__Source data__.
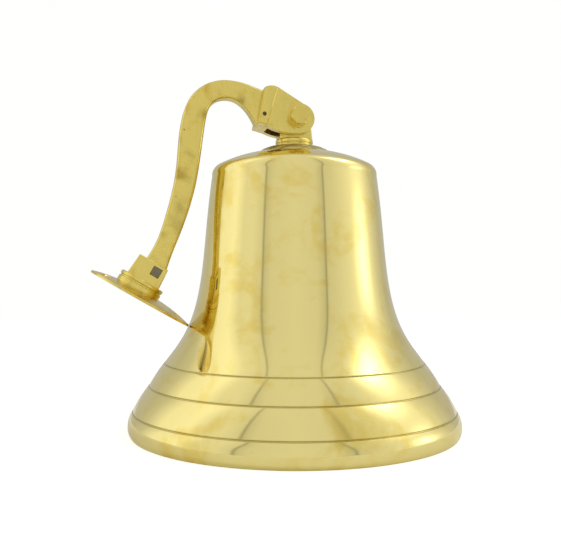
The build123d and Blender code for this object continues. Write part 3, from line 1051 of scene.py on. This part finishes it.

---

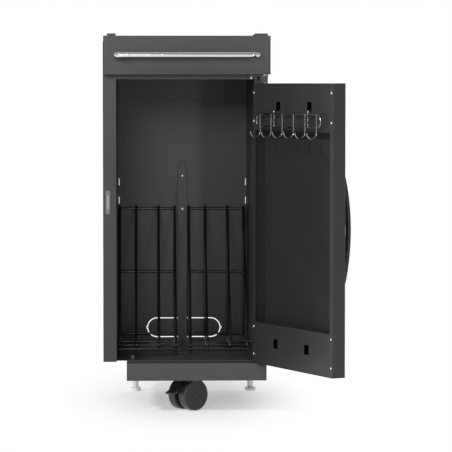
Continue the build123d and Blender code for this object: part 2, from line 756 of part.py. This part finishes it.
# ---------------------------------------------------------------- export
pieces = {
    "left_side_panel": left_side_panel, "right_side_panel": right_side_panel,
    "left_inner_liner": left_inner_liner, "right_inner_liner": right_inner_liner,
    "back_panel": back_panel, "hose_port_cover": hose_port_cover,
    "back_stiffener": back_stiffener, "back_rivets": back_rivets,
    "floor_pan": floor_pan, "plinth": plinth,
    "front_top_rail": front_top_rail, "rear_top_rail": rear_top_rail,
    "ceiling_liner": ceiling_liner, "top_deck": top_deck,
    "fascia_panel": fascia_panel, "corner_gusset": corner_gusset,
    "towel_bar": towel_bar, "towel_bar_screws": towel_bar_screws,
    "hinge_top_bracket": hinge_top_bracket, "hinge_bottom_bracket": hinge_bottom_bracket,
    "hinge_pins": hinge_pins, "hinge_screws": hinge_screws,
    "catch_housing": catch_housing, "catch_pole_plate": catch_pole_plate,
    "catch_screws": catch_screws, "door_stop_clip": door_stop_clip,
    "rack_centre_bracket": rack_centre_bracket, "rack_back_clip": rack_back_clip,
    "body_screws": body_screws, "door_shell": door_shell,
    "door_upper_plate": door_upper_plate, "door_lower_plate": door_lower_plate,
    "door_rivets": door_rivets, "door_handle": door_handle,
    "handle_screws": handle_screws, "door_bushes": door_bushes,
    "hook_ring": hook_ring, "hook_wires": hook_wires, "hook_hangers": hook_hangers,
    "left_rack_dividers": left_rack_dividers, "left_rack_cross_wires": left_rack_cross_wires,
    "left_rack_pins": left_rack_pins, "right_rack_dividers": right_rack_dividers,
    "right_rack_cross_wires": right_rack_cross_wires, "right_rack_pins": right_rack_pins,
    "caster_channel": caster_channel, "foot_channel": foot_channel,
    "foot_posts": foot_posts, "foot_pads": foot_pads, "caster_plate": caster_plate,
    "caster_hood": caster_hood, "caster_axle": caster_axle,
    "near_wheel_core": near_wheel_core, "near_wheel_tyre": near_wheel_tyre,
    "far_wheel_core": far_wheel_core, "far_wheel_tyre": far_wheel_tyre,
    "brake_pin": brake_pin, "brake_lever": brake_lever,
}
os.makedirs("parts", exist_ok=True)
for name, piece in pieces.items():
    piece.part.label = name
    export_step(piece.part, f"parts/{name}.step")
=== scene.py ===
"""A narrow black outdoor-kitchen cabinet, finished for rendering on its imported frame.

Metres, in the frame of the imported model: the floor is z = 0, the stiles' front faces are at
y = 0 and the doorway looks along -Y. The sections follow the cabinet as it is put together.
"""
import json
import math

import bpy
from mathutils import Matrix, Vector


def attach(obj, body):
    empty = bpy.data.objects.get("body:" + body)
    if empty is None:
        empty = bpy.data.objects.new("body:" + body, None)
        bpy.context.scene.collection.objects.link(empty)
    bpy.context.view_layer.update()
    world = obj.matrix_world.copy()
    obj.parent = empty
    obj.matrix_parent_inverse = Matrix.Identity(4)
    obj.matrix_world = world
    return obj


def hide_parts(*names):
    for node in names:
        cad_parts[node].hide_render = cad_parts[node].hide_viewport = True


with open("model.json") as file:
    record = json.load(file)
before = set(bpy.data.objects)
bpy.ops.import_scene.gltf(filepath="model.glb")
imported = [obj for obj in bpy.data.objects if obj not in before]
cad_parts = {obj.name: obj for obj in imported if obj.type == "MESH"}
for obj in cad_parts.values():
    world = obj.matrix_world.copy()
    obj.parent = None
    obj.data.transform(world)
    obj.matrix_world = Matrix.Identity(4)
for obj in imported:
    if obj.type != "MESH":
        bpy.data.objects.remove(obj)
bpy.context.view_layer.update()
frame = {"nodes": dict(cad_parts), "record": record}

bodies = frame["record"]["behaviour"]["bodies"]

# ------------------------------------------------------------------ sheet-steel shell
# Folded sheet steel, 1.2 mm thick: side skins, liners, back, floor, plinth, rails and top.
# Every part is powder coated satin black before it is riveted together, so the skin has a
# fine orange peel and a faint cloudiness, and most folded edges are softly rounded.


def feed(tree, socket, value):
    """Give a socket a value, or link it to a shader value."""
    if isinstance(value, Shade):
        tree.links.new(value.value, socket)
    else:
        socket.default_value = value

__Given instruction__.
Exactly and only the lines from the line with "for name, piece" to the line with "obj.matrix_world = world", both included, are to be printed.

__Output__.
for name, piece in pieces.items():
    piece.part.label = name
    export_step(piece.part, f"parts/{name}.step")
=== scene.py ===
"""A narrow black outdoor-kitchen cabinet, finished for rendering on its imported frame.

Metres, in the frame of the imported model: the floor is z = 0, the stiles' front faces are at
y = 0 and the doorway looks along -Y. The sections follow the cabinet as it is put together.
"""
import json
import math

import bpy
from mathutils import Matrix, Vector


def attach(obj, body):
    empty = bpy.data.objects.get("body:" + body)
    if empty is None:
        empty = bpy.data.objects.new("body:" + body, None)
        bpy.context.scene.collection.objects.link(empty)
    bpy.context.view_layer.update()
    world = obj.matrix_world.copy()
    obj.parent = empty
    obj.matrix_parent_inverse = Matrix.Identity(4)
    obj.matrix_world = world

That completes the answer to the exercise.